Task statement: Locate all lines with the word "bodies" and copy them out.

Supplied records:
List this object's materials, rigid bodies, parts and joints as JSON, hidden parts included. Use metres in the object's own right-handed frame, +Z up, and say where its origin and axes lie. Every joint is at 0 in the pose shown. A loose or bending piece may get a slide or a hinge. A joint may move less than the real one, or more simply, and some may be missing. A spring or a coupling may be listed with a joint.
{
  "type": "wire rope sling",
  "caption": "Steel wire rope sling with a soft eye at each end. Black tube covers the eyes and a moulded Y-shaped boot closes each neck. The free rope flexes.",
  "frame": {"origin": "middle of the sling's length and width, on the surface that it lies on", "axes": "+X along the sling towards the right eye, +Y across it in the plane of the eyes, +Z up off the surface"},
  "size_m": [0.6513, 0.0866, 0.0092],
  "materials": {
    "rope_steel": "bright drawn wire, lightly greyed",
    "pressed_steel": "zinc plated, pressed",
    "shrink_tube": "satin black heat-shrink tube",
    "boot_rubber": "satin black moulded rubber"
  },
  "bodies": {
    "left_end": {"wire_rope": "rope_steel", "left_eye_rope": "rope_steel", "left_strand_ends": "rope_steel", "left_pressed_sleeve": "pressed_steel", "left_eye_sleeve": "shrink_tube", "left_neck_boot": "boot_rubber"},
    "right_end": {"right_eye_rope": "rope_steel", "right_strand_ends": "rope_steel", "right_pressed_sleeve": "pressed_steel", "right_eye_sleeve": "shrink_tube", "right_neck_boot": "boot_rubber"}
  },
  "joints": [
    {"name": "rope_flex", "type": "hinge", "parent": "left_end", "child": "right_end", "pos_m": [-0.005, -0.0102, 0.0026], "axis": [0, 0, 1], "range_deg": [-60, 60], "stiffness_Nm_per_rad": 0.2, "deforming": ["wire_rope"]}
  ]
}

==

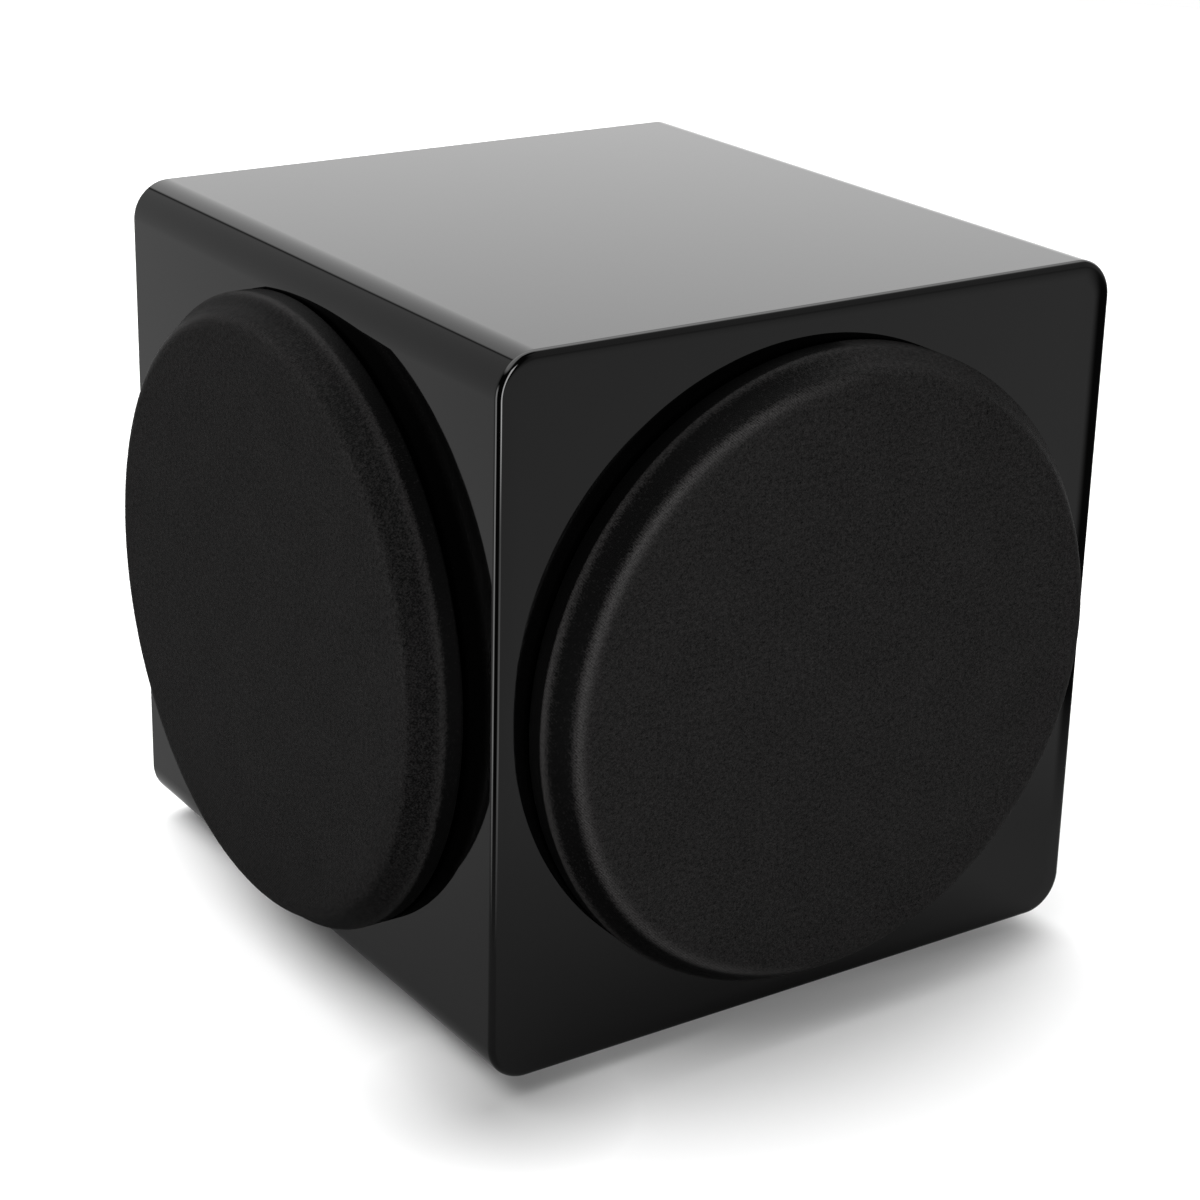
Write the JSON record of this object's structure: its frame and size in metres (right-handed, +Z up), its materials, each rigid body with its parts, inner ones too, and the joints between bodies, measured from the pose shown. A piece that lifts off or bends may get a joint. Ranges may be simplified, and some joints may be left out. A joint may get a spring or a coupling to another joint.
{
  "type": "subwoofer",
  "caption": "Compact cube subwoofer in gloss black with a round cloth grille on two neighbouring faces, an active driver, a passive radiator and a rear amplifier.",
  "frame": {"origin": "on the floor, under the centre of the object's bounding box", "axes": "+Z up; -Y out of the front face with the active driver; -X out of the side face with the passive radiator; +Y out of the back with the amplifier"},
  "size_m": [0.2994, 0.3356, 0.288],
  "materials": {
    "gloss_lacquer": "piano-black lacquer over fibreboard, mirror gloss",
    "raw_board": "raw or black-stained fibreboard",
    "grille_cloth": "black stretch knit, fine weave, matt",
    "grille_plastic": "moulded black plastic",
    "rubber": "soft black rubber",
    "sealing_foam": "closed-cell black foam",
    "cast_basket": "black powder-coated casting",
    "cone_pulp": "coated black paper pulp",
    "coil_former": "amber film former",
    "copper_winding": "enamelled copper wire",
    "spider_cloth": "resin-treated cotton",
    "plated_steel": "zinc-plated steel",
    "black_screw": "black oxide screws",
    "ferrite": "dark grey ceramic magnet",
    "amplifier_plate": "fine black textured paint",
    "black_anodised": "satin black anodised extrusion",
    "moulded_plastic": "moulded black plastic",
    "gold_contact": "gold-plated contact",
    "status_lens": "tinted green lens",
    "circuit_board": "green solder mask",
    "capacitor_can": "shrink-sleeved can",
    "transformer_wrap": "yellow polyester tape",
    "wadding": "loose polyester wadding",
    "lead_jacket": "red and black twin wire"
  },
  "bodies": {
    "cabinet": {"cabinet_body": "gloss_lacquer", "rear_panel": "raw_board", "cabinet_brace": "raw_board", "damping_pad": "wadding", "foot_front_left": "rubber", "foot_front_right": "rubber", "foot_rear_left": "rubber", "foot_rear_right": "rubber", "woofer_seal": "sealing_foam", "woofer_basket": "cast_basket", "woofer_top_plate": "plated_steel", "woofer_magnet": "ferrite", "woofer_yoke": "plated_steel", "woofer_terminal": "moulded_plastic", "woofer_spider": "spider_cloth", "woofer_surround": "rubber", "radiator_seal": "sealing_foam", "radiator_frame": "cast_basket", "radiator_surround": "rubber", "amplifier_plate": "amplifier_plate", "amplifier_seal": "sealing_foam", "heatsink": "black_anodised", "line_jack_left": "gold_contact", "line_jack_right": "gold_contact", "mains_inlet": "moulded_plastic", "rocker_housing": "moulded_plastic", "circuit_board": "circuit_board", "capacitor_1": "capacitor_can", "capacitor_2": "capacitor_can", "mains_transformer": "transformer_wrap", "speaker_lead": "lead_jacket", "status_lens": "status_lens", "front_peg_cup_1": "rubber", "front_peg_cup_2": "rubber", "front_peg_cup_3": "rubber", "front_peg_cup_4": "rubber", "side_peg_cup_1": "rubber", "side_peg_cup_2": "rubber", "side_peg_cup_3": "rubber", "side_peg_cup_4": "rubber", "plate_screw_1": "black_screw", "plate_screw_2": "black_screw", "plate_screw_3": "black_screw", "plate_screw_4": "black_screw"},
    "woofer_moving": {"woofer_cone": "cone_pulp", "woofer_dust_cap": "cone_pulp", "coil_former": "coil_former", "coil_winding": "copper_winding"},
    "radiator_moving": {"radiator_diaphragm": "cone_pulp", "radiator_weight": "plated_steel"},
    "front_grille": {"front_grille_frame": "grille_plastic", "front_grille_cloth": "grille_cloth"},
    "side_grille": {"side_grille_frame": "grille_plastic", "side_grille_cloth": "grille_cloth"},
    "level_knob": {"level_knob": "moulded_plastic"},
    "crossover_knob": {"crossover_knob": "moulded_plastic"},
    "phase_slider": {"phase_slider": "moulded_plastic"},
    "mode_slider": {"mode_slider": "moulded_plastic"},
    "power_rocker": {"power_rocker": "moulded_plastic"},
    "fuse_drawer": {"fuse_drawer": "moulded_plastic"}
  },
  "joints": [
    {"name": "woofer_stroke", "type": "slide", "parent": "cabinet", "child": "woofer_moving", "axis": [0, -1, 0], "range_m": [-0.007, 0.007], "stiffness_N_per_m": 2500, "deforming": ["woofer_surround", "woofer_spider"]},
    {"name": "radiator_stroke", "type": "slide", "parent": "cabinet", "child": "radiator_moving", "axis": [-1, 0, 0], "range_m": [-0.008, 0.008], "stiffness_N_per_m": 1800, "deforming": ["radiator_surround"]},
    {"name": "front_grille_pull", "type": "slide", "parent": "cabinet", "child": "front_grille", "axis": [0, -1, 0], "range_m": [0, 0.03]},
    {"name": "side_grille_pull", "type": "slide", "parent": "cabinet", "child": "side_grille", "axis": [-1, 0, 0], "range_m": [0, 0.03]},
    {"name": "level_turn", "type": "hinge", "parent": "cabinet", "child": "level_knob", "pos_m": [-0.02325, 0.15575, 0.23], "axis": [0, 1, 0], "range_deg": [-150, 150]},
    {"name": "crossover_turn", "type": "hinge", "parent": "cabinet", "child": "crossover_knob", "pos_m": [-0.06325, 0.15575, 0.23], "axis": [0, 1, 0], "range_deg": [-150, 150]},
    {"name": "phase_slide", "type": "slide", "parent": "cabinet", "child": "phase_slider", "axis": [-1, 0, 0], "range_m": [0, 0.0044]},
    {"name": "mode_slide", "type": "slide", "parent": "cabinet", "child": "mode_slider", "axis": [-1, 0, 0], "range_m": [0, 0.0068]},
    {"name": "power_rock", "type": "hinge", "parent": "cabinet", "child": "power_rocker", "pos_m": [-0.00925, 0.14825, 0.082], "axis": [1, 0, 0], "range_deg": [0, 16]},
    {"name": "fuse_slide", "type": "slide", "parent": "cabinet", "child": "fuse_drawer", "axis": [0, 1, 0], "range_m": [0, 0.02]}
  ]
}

Solution to this task:
List this object's materials, rigid bodies, parts and joints as JSON, hidden parts included. Use metres in the object's own right-handed frame, +Z up, and say where its origin and axes lie. Every joint is at 0 in the pose shown. A loose or bending piece may get a slide or a hinge. A joint may move less than the real one, or more simply, and some may be missing. A spring or a coupling may be listed with a joint.
  "bodies": {
Write the JSON record of this object's structure: its frame and size in metres (right-handed, +Z up), its materials, each rigid body with its parts, inner ones too, and the joints between bodies, measured from the pose shown. A piece that lifts off or bends may get a joint. Ranges may be simplified, and some joints may be left out. A joint may get a spring or a coupling to another joint.
  "bodies": {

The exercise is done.